Level 3 (20 Credits)
Answers (17)
  • it just depend on the bank what offer they want to take
    Anonymous

    Answer by Anonymous at 4:16 PM on Jan. 25, 2010

  • I bought a foreclosure but when I did it, it was first come first serve. With the economy being so bad they may have changed the policies. Are you working with an agent? Our agent only worked on foreclosures and knew all the answers (or where to find them). I'd ask the agent (or get an agent.)
    admckenzie

    Answer by admckenzie at 4:17 PM on Jan. 25, 2010

  • we bought a house that was a short sale. which is similar to a foreclosure .... but not. anyways, our real estate agent told us there was already an offer for the house (but we didnt know for how much)... we wanted it really bad so we didnt go any lower than the asking price, and we got the house. so it wouldnt hurt to offer as close to the asking price as you can in my opinion.
    Anonymous

    Answer by Anonymous at 4:22 PM on Jan. 25, 2010

  • My mistake. It is a short-sale, not a foreclosure. Does that make any difference? We were told that, even though the asking price was $85,000, that the bank WANTED $89,000 for it... We are working with a few agents but they are all kind of giving us the run-around, and its annoying, because we don't want to lose this house! So I'm wondering if the bank would take an offer closer to the price they WANT, rather than the one they posted. The other offer was for 84,000...
    Iskkra

    Answer by Iskkra at 4:42 PM on Jan. 25, 2010

  • Foreclosures can be kind of "up in the air." You might get a good house and you may not. Dont forget that when you are dealing with a bid on the table, you will be able to get an inspector. He/she will give you the heads up on how bad/good of shape the house is in. He/she really are not supposed to sway your, um, buying opinion/decision on the house. Tip** Ask him/her: "On a scale from one to ten, how good of shape do you think its in?" I bet he answers you. GL!
    3gigglemonsters

    Answer by 3gigglemonsters at 4:59 PM on Jan. 25, 2010

  • Oh derrr, I did not really answer your question. Sorry I hope my info helped you out anyways.
    3gigglemonsters

    Answer by 3gigglemonsters at 5:02 PM on Jan. 25, 2010

  • The agents are giving you the runn around because they probably dont want to deal with a short sale. Banks are a pain to work with and they will drag their feet for months before they decide to go ahead with a short sale. They are waiting to see if they get a better offer Be prepared for a short sale to be a HUGE headache, and feeling like you are getting the run around. You will get it. And also be prepared to wait 6 months with no answers, and the possiblility that you dont get the house. I would look into foreclosures. The banks want those gone asap.
    Thant being said, I wish you luck.!
    Anonymous

    Answer by Anonymous at 5:06 PM on Jan. 25, 2010

  • Actually, the asking price is what an agent and the owner decided to ask for the property, offered as a short sale, but it ALL depends on the bank. The bank may not even care that there are offers. The homeowner is trying to ask his bank to agree to your offer. They may agree, they may not even look at the offer. The are more than likely somewhere in the foreclosure process so IF they just defaulted, you may have a long wait
    Anonymous

    Answer by Anonymous at 5:12 PM on Jan. 25, 2010

  • Short sales are rough. They can take MONTHS to hear back. If they are still taking offers, it is in your best interest to make your "highest and best" offer.

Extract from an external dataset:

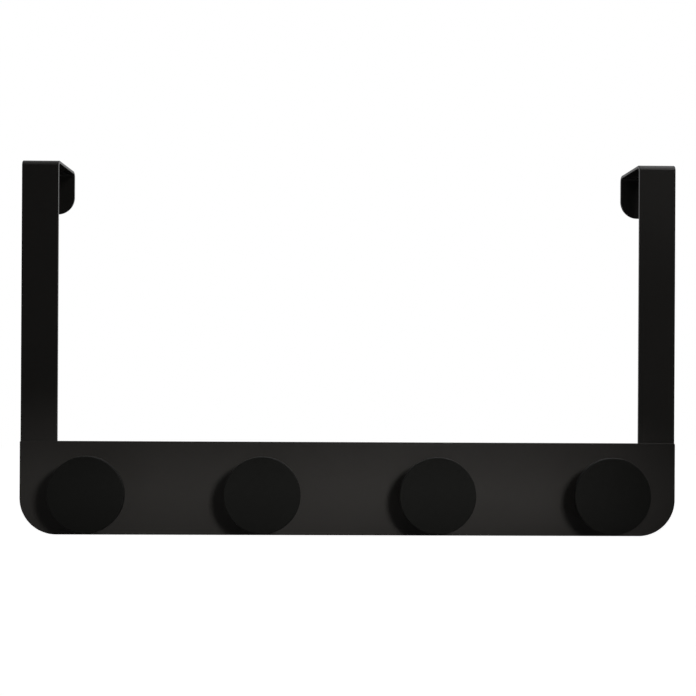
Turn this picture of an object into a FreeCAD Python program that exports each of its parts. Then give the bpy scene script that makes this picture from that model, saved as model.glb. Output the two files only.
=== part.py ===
# Over-door rack: a flat sheet-steel panel with four round knobs, carried by two
# straps that are folded over the top of a door.
#
# +X points right as seen by someone who faces the rack, -Y points towards that
# person and +Z points up. The origin is the middle of the door's top front edge:
# the door's front face is the plane Y = 0 and its top is the plane Z = 0.
import FreeCAD, Part
import math
import os

# Driving dimensions, in millimetres.

# Panel: one flat sheet, its two lower corners well rounded.
panel_width = 450.0
panel_height = 64.0
panel_thick = 1.5
panel_lower_corner = 25.0
panel_upper_corner = 1.0

# Straps: flat bar folded twice over the door and spot welded behind the panel's ends.
strap_width = 25.0
strap_thick = 2.0
strap_bend = 2.0  # inside radius of both folds
strap_drop = 190.6  # from the door's top down to the panel's top edge
strap_foot_corner = 3.0
door_room = 40.0  # clear distance between a strap's front leg and its flange
flange_length = 31.0  # from a strap's top face down to the flange's round end

# Spot welds: shallow marks of the electrode on a strap's back.
weld_mark_diameter = 5.0
weld_mark_depth = 0.15

# Knobs: mushroom shaped, a flat disc on a round stem.
knob_count = 4
knob_diameter = 50.0
knob_projection = 36.0  # from the panel's front to the knob's face
knob_disc_thick = 5.0
knob_face_chamfer = 0.7
knob_back_chamfer = 1.2
knob_stem_diameter = 16.0
knob_neck = 3.0  # width and height of the cone between the stem and the disc's back
knob_from_strap = 28.5  # from a strap's inner edge to the nearest knob's axis

# Screws: one low-headed machine screw from behind the panel into each stem.
screw_diameter = 5.0
screw_grip = 12.0  # length inside the stem
screw_head_diameter = 11.0
screw_head_rim = 1.0
screw_head_crown = 8.6  # diameter of the head's flat top
screw_head_room = 0.3  # between the head and the door's face
recess_span = 5.0
recess_slot = 1.1
recess_depth = 1.2
hole_play = 0.25  # radial, screw in the panel's hole
thread_play = 0.05  # radial, screw in the stem's bore
bore_tip_room = 2.0  # between the screw's tip and the bore's end

# Bumpers: small rubber discs on the panel's back, as thick as the straps.
bumper_diameter = 12.0
bumper_chamfer = 0.4
bumper_edge_room = 8.0  # between a bumper and the panel's bottom edge
bumper_strap_room = 8.0  # between a bumper's top and a strap's lower end

# Every cut sheet edge is slightly broken under its coat.
edge_break = 0.3

# Places that follow from the sizes above.
door_face = 0.0
door_top = 0.0
panel_back = door_face - strap_thick
panel_front = panel_back - panel_thick
panel_top = door_top - strap_drop
panel_bottom = panel_top - panel_height
strap_top = door_top + strap_thick
strap_centre = (panel_width - strap_width) / 2
strap_foot = panel_bottom + bumper_edge_room + bumper_diameter + bumper_strap_room
flange_end = strap_top - flange_length
knob_face = panel_front - knob_projection
knob_height = panel_bottom + panel_height / 2
knob_first = -(panel_width / 2 - strap_width - knob_from_strap)
knob_pitch = -2 * knob_first / (knob_count - 1)
screw_tip = panel_front - screw_grip
screw_head_height = strap_thick - screw_head_room
bumper_height = panel_bottom + bumper_edge_room + bumper_diameter / 2
bumper_outer = panel_width / 2 - panel_lower_corner

x_axis = FreeCAD.Vector(1, 0, 0)
y_axis = FreeCAD.Vector(0, 1, 0)
origin = FreeCAD.Vector(0, 0, 0)


def side_point(y, z):
    """A point of the strap's side profile."""
    return FreeCAD.Vector(0, y, z)


def fold(y, z, radius, start):
    """A quarter circle of the side profile about a centre, counter-clockwise from a start in degrees."""
    places = []
    for turn in (0, 45, 90):
        angle = math.radians(start + turn)
        places.append(side_point(y + radius * math.cos(angle), z + radius * math.sin(angle)))
    return Part.Arc(*places)


def line(start, end):
    return Part.LineSegment(start, end)


def turned(corners):
    """The solid that a half profile makes when it is turned about the Y axis: corners are (radius, y)."""
    points = [FreeCAD.Vector(radius, y, 0) for radius, y in corners]
    return Part.Face(Part.makePolygon([*points, points[0]])).revolve(origin, y_axis, 360)


def cylinder(radius, x, y_low, y_high, z):
    """A cylinder along Y."""
    return Part.makeCylinder(radius, y_high - y_low, FreeCAD.Vector(x, y_low, z), y_axis)


def block(low, high):
    """A box between two corners."""
    size = [b - a for a, b in zip(low, high)]
    return Part.makeBox(*size, FreeCAD.Vector(*low))


def is_sharp(shape, edge):
    """True where an edge's two faces meet at an angle, false where they run on smoothly."""
    faces = shape.ancestorsOfType(edge, Part.Face)
    if len(faces) != 2:
        return False
    middle = edge.valueAt((edge.FirstParameter + edge.LastParameter) / 2)
    normals = [face.normalAt(*face.Surface.parameter(middle)) for face in faces]
    return normals[0].getAngle(normals[1]) > math.radians(30)


def broken_edges(shape, thickness):
    """The sheet with all its cut edges broken, by less than half its thickness."""
    size = min(edge_break, 0.4 * thickness)
    return shape.makeChamfer(size, [edge for edge in shape.Edges if is_sharp(shape, edge)])


def knob_places():
    """The X of each knob's axis, from left to right."""
    return [knob_first + number * knob_pitch for number in range(knob_count)]


def make_panel():
    half = panel_width / 2
    sheet = block((-half, panel_front, panel_bottom), (half, panel_back, panel_top))
    corners = {panel_bottom: panel_lower_corner, panel_top: panel_upper_corner}
    for height, radius in corners.items():
        across = [
            edge
            for edge in sheet.Edges
            if all(abs(vertex.Z - height) < 0.01 for vertex in edge.Vertexes)
            and edge.BoundBox.YLength > panel_thick / 2
        ]
        sheet = sheet.makeFillet(radius, across)
    sheet = broken_edges(sheet, panel_thick)
    for x in knob_places():
        radius = screw_diameter / 2 + hole_play
        sheet = sheet.cut(cylinder(radius, x, panel_front - 1, panel_back + 1, knob_height))
    return sheet


def strap_profile():
    """The strap seen from its side: front leg, bridge over the door, and flange."""
    outer = strap_bend + strap_thick
    front = door_face - strap_thick
    back = door_face + door_room
    rear = back + strap_thick
    bend_front = door_face + strap_bend
    bend_back = back - strap_bend
    bend_height = door_top - strap_bend
    outline = [
        line(side_point(front, strap_foot), side_point(front, bend_height)),
        fold(bend_front, bend_height, outer, 90),
        line(side_point(bend_front, strap_top), side_point(bend_back, strap_top)),
        fold(bend_back, bend_height, outer, 0),
        line(side_point(rear, bend_height), side_point(rear, flange_end)),
        line(side_point(rear, flange_end), side_point(back, flange_end)),
        line(side_point(back, flange_end), side_point(back, bend_height)),
        fold(bend_back, bend_height, strap_bend, 0),
        line(side_point(bend_back, door_top), side_point(bend_front, door_top)),
        fold(bend_front, bend_height, strap_bend, 90),
        line(side_point(door_face, bend_height), side_point(door_face, strap_foot)),
        line(side_point(door_face, strap_foot), side_point(front, strap_foot)),
    ]
    return Part.Wire([curve.toShape() for curve in outline])


def flange_corners():
    """What is cut from the flange's end to leave it fully round."""
    half = strap_width / 2
    near = door_face + door_room - 1
    far = door_face + door_room + strap_thick + 1
    end = block((-half, near, flange_end), (half, far, flange_end + half))
    return end.cut(cylinder(half, 0, near, far, flange_end + half))


def weld_marks():
    """Two rows of two shallow round marks on the back of a strap's lower end."""
    reach = weld_mark_diameter / 2
    ball = (reach**2 + weld_mark_depth**2) / (2 * weld_mark_depth)
    overlap = panel_top - strap_foot
    marks = []
    for x in (-strap_width / 4, strap_width / 4):
        for share in (0.25, 0.75):
            place = FreeCAD.Vector(x, door_face + ball - weld_mark_depth, strap_foot + share * overlap)
            marks.append(Part.makeSphere(ball, place))
    return marks


def make_strap(centre):
    half = strap_width / 2
    strap = Part.Face(strap_profile()).extrude(x_axis * strap_width)
    strap.translate(x_axis * -half)
    strap = strap.cut(flange_corners())
    foot = [
        edge
        for edge in strap.Edges
        if edge.BoundBox.ZMax < strap_foot + 0.01 and edge.BoundBox.XLength < 0.01
    ]
    strap = strap.makeFillet(strap_foot_corner, foot)
    strap = broken_edges(strap, strap_thick)
    for mark in weld_marks():
        strap = strap.cut(mark)
    strap.translate(x_axis * centre)
    return strap


def make_knob(x):
    rim = knob_diameter / 2
    stem = knob_stem_diameter / 2
    bore = screw_diameter / 2 + thread_play
    disc_back = knob_face + knob_disc_thick
    bore_end = screw_tip - bore_tip_room
    knob = turned(
        [
            (0, knob_face),
            (rim - knob_face_chamfer, knob_face),
            (rim, knob_face + knob_face_chamfer),
            (rim, disc_back - knob_back_chamfer),
            (rim - knob_back_chamfer, disc_back),
            (stem + knob_neck, disc_back),
            (stem, disc_back + knob_neck),
            (stem, panel_front),
            (bore, panel_front),
            (bore, bore_end),
            (0, bore_end),
        ]
    )
    knob.translate(FreeCAD.Vector(x, 0, knob_height))
    return knob


def cross_recess(head_top):
    """The cross that a screwdriver fits."""
    long, short = recess_span / 2, recess_slot / 2
    bottom = head_top - recess_depth
    cross = block((-long, bottom, -short), (long, head_top + 1, short))
    return cross.fuse(block((-short, bottom, -long), (short, head_top + 1, long)))


def make_screw(x):
    shank = screw_diameter / 2
    head = screw_head_diameter / 2
    head_top = panel_back + screw_head_height
    screw = turned(
        [
            (0, head_top),
            (0, screw_tip),
            (shank, screw_tip),
            (shank, panel_back),
            (head, panel_back),
            (head, panel_back + screw_head_rim),
            (screw_head_crown / 2, head_top),
        ]
    )
    screw = screw.cut(cross_recess(head_top))
    screw.translate(FreeCAD.Vector(x, 0, knob_height))
    return screw


def make_bumper(x):
    bumper = cylinder(bumper_diameter / 2, x, panel_back, door_face, bumper_height)
    rim = [edge for edge in bumper.Edges if edge.BoundBox.YMin > door_face - 0.01]
    return bumper.makeChamfer(bumper_chamfer, rim)


pieces = {
    "panel": make_panel(),
    "strap_left": make_strap(-strap_centre),
    "strap_right": make_strap(strap_centre),
    "bumper_left": make_bumper(-bumper_outer),
    "bumper_middle": make_bumper(0),
    "bumper_right": make_bumper(bumper_outer),
}
for number, place in enumerate(knob_places(), start=1):
    pieces[f"knob_{number}"] = make_knob(place)
    pieces[f"screw_{number}"] = make_screw(place)

os.makedirs("parts", exist_ok=True)
for name, shape in pieces.items():
    shape.exportStep(f"parts/{name}.step")
    print(name, "valid", shape.isValid(), "solids", len(shape.Solids), "volume", round(shape.Volume, 1))
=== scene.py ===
"""Over-door rack: a coated sheet-steel panel with round knobs, hung from two folded straps.

+X points right as seen by someone who faces the rack, -Y towards that person and +Z up.
The front face of the door is the plane Y = 0 and the top of the door is the plane Z = 0.
"""

import math
from typing import NamedTuple

import bmesh
import bpy
from mathutils import Matrix, Vector


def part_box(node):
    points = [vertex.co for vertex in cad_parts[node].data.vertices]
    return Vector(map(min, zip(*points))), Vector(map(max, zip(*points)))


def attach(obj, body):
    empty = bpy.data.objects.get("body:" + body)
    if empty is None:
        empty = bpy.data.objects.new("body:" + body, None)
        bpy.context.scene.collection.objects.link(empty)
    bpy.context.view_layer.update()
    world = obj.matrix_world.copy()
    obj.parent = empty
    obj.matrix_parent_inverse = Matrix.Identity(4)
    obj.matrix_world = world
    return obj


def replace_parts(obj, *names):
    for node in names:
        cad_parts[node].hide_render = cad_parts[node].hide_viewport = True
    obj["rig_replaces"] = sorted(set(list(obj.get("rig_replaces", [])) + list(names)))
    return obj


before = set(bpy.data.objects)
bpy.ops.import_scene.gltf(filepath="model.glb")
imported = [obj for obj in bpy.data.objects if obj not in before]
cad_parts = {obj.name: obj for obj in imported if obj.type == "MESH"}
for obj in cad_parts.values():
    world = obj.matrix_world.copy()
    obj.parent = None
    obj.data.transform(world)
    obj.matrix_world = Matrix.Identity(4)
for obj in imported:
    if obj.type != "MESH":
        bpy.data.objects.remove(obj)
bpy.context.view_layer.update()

bl_info = {
    "name": "Over-door rack",
    "version": (1, 0, 0),
    "blender": (4, 5, 0),
    "location": "3D View > Sidebar > Rack",
    "description": "Models a coated over-door rack with round knobs, piece by piece",
    "category": "Add Mesh",
}

BODY = "root"
KNOBS = sorted(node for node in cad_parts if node.startswith("knob_"))
SCREWS = sorted(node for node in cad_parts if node.startswith("screw_"))
BUMPERS = sorted(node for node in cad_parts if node.startswith("bumper_"))
LAMPS = ("key", "fill", "side", "high", "top_right", "top_left", "back")

MILLIMETRE = 0.001  # in metres, Blender's own unit
NEAR = 0.02 * MILLIMETRE  # lengths that differ by less agree
TOUCHING = 0.01 * MILLIMETRE  # corners that lie closer are merged
ON_PLANE = 0.001 * MILLIMETRE  # corners that lie closer to a cutting plane are on it
SPARE = 1 * MILLIMETRE  # how far a cutting tool reaches past its piece
SMOOTH_ANGLE = math.radians(40)
PARALLEL = 0.99  # cosine above which a face looks in a direction
WELD_ROWS = (0.25, 0.75)  # heights of the weld marks, as shares of the strap's overlap

NOISE_RANGE = (0.3, 0.7)  # the range that noise seldom leaves
SENSOR_WIDTH = 36  # of the camera, in millimetres

# The rack mirrors dim surroundings in front of it and white ones behind it. They change over
# between two directions, given by their part along Y.
DIM_LEVEL = 0.06
DIM_UNTIL = -0.6
WHITE_FROM = 0.3


def length(name, description, millimetres):
    """A length that the sidebar shows, with its default in millimetres."""
    return bpy.props.FloatProperty(
        name=name,
        description=description,
        default=millimetres * MILLIMETRE,
        min=0,
        precision=5,
        subtype="DISTANCE",
        unit="LENGTH",
    )


def share(name, description, default):
    """A number from 0 to 1."""
    return bpy.props.FloatProperty(
        name=name, description=description, default=default, min=0, max=1, subtype="FACTOR"
    )


def colour(name, description, default):
    """A colour, in linear values."""
    return bpy.props.FloatVectorProperty(
        name=name,
        description=description,
        default=default,
        size=3,
        min=0,
        max=1,
        subtype="COLOR",
    )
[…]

    It is ulitmately up to the bank whether or not the offer is accepted, not the sellers. If this is your dream home and you don't NEED to move right away, sometimes they are worth it. We waited over 4 months on one short sale, before we decided that we needed to look elsewhere. Make sure that your agent puts in that your offer is only good for "x" ammount of days, so your money isn't tied up.
    twin_mommy

    Answer by twin_mommy at 5:19 PM on Jan. 25, 2010

  • If you really want the house, and are willing to pay 89k for it, I would make an 89k offer with as much down as you can afford, preferable at least 10 percent. This makes you a lower risk to the bank.